#### [Work to complete]
Repeat exactly, and only, the lines from the one that contains "ceramic_disc();" through the one that contains "# shape that", both ends included.
** begin Data section **
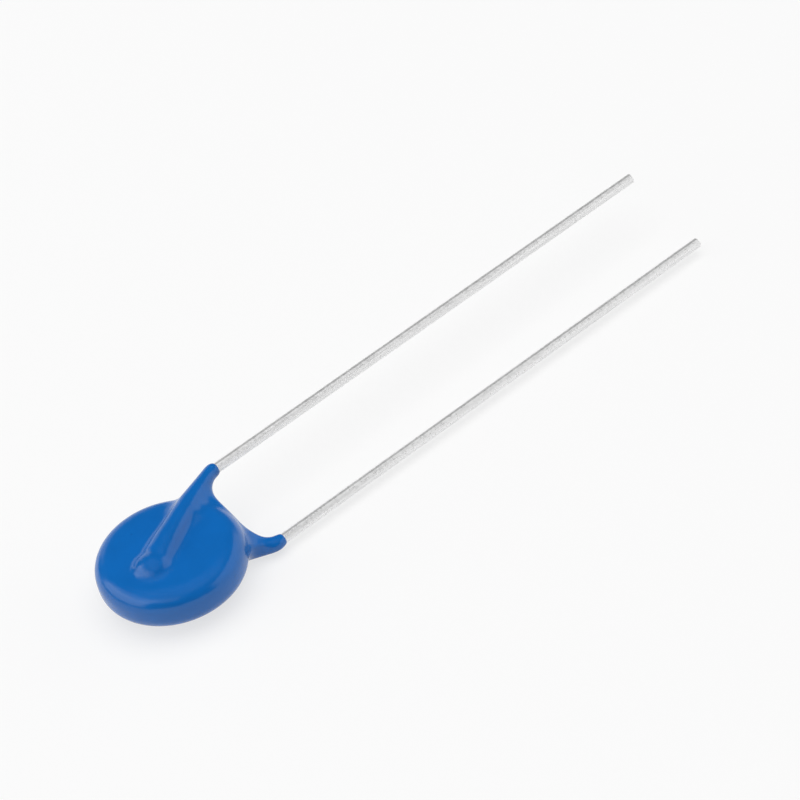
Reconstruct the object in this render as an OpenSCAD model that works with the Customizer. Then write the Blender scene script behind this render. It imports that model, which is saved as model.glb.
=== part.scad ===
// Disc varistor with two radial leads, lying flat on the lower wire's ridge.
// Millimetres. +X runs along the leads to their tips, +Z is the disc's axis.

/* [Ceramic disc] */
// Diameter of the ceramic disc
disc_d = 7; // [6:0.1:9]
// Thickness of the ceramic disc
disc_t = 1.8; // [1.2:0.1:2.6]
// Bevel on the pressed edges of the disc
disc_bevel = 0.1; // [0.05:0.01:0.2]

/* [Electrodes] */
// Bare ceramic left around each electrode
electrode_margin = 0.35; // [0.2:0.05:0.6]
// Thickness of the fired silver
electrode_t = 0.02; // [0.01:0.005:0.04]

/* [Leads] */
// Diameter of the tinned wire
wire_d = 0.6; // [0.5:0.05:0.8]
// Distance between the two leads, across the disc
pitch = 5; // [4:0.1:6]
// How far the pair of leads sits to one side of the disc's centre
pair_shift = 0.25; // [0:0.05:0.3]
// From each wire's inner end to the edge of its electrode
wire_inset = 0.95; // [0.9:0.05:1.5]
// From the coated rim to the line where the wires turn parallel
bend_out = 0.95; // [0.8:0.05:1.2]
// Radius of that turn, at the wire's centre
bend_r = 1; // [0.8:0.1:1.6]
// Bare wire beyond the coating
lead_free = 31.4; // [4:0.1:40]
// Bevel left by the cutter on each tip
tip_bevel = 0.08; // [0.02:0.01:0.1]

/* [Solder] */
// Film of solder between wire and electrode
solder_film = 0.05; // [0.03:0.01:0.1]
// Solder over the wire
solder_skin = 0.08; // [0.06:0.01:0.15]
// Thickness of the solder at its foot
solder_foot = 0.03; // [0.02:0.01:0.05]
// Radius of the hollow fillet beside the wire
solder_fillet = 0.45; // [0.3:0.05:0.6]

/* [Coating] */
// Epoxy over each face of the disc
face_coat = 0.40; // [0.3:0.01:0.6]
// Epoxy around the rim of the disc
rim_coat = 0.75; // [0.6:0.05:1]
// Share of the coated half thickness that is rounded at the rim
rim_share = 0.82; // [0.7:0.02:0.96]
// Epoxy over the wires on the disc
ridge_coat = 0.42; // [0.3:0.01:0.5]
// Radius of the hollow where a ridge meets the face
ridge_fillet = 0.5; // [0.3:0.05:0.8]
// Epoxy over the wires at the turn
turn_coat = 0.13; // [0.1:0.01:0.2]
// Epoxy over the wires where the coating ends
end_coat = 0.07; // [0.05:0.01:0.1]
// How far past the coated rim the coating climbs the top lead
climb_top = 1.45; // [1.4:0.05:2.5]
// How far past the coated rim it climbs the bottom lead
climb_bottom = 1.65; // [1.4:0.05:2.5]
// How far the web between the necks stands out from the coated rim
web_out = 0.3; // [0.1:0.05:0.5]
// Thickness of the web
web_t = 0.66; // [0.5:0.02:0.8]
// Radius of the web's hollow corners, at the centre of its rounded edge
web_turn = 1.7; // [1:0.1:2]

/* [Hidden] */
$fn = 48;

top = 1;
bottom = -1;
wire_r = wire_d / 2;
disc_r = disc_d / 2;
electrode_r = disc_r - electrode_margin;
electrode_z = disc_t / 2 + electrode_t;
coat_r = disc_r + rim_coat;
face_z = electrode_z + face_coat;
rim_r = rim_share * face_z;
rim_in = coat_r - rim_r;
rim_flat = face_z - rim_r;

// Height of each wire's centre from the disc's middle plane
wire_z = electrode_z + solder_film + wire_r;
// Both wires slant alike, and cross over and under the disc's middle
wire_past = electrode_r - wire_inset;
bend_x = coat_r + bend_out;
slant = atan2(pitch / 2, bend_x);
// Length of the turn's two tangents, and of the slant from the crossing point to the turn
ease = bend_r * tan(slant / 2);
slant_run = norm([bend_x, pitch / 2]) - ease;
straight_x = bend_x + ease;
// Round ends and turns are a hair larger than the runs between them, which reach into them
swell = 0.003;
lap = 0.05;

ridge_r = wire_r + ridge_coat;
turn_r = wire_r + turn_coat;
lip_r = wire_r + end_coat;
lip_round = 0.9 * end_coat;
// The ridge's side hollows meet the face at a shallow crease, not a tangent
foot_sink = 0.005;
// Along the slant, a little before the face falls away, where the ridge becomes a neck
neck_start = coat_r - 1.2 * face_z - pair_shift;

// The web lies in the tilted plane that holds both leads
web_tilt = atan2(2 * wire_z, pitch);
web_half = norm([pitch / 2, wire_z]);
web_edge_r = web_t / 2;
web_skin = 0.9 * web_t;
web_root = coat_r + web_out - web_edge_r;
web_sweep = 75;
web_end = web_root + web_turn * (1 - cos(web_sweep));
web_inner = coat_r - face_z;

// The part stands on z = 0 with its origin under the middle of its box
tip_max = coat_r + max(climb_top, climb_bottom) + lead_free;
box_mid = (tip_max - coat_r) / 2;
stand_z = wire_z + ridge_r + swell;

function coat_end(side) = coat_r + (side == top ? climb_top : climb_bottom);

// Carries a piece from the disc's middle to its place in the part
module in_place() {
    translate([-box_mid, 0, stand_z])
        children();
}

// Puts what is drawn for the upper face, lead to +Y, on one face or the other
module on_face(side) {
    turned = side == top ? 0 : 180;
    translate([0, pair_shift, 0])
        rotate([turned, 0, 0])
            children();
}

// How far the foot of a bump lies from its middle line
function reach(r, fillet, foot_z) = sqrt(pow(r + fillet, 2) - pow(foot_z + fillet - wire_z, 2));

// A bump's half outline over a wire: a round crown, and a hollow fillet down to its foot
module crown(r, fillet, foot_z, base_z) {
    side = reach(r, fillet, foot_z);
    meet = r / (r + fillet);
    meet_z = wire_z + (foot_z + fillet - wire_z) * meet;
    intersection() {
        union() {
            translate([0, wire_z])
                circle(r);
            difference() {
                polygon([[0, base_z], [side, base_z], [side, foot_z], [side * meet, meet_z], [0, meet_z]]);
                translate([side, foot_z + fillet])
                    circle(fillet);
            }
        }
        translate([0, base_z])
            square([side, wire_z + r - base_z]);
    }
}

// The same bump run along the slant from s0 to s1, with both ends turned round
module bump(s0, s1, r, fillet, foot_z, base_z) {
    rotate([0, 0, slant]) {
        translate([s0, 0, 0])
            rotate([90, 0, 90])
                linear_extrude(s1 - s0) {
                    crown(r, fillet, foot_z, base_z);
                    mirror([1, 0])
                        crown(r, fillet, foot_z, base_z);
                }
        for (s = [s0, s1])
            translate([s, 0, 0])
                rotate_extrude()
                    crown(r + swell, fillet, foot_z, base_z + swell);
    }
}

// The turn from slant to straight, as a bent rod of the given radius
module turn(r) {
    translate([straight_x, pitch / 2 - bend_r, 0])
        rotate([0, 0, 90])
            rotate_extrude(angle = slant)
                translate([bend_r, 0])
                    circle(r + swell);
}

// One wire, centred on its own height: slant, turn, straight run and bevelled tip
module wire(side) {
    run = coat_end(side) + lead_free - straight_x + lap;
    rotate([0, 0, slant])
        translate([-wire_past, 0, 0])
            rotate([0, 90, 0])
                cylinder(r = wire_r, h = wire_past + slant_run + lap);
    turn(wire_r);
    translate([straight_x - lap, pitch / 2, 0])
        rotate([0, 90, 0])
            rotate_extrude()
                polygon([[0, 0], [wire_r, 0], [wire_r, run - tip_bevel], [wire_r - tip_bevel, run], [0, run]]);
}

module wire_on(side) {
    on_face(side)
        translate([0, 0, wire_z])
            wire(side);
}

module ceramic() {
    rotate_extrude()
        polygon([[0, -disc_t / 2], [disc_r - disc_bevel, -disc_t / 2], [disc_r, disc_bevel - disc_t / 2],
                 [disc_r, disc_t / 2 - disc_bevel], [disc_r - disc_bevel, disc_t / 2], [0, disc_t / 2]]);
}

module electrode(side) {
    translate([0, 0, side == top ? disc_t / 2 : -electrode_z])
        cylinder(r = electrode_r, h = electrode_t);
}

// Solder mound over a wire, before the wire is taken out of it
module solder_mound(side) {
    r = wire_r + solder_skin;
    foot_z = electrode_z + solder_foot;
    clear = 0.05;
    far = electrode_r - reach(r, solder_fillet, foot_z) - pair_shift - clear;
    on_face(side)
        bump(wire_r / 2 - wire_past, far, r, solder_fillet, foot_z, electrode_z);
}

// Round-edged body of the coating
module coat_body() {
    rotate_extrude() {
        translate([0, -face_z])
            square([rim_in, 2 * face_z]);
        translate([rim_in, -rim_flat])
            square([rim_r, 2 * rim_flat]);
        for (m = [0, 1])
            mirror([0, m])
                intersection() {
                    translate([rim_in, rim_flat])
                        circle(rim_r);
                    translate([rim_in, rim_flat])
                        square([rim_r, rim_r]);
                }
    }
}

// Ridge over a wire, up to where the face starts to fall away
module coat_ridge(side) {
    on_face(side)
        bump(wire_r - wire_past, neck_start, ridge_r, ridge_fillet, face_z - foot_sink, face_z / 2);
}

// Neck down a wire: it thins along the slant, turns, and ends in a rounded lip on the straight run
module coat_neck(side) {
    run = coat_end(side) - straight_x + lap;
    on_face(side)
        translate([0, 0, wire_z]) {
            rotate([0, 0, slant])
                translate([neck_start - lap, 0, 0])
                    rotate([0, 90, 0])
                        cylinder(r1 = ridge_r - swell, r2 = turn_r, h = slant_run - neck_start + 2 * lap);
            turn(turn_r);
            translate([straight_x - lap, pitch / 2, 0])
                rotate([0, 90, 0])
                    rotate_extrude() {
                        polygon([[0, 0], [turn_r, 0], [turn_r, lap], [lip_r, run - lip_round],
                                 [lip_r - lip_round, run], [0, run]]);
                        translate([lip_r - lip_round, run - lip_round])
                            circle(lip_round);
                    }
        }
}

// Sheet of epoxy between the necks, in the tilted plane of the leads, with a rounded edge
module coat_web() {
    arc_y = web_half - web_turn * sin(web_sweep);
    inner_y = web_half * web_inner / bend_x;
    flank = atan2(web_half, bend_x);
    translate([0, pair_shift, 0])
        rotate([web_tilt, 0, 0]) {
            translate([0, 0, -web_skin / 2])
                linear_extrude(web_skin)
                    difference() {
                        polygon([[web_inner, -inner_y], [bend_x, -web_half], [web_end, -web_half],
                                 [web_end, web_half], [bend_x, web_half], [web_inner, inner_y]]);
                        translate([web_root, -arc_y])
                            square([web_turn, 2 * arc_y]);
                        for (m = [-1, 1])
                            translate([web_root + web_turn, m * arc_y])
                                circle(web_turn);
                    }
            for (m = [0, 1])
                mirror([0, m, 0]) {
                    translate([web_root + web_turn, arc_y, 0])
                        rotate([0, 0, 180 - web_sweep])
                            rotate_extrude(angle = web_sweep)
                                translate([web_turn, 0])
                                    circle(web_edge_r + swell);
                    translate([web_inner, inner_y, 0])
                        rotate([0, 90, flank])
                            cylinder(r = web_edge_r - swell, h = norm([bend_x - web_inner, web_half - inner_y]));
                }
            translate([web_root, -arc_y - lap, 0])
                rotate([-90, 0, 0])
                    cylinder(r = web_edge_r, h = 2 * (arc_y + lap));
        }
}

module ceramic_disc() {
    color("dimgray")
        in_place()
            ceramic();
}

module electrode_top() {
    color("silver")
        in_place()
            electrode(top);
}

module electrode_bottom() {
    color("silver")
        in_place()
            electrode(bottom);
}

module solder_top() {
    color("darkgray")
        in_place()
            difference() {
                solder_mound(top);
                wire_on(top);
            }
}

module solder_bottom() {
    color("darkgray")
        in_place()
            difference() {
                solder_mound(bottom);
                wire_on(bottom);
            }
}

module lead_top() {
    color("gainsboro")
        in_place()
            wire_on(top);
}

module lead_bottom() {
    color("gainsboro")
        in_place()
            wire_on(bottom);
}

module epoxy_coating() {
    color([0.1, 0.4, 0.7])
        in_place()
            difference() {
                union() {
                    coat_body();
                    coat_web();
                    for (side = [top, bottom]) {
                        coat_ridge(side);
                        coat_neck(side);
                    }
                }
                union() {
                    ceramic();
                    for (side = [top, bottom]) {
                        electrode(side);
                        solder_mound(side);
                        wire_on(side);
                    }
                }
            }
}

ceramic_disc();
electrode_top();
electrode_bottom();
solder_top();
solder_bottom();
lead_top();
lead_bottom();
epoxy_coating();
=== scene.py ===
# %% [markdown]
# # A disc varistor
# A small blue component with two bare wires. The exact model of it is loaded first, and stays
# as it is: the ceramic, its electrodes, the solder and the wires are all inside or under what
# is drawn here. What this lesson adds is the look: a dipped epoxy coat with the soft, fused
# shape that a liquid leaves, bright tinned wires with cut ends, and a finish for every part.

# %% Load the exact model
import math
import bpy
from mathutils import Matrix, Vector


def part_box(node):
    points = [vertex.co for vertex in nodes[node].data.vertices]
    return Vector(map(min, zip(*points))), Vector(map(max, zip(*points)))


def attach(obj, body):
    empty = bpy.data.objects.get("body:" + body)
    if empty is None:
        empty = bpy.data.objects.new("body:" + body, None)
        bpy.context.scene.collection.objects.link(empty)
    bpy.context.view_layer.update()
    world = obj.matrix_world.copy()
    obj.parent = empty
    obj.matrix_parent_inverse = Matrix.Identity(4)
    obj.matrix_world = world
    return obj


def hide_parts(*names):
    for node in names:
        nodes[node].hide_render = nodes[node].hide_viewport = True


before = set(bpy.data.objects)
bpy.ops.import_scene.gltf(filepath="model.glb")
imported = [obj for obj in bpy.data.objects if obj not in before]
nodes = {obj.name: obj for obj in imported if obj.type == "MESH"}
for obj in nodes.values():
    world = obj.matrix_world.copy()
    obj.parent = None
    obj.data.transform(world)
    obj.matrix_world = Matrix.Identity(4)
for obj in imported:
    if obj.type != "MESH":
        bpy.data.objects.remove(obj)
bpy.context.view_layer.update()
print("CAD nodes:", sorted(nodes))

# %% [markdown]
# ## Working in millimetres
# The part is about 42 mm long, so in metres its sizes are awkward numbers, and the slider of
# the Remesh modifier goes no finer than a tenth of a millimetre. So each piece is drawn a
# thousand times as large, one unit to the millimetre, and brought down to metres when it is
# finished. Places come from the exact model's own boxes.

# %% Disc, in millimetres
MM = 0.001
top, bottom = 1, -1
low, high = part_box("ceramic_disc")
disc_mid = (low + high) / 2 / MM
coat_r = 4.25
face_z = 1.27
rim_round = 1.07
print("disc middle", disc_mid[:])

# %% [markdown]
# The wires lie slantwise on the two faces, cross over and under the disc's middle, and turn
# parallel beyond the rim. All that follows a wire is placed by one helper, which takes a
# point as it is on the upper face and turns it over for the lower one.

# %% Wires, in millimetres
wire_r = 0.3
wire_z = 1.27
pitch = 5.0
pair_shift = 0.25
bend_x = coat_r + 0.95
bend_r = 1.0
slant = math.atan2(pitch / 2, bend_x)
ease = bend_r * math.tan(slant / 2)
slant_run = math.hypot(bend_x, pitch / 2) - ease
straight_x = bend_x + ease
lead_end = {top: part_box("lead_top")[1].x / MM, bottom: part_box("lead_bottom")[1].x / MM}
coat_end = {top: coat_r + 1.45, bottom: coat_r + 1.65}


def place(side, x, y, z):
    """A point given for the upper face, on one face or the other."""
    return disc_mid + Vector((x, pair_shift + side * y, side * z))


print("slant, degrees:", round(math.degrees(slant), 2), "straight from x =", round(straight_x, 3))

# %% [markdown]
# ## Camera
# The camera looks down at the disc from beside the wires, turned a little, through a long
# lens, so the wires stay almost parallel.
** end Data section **
#### [Task output]
ceramic_disc();
electrode_top();
electrode_bottom();
solder_top();
solder_bottom();
lead_top();
lead_bottom();
epoxy_coating();
=== scene.py ===
# %% [markdown]
# # A disc varistor
# A small blue component with two bare wires. The exact model of it is loaded first, and stays
# as it is: the ceramic, its electrodes, the solder and the wires are all inside or under what
# is drawn here. What this lesson adds is the look: a dipped epoxy coat with the soft, fused
# shape that a liquid leaves, bright tinned wires with cut ends, and a finish for every part.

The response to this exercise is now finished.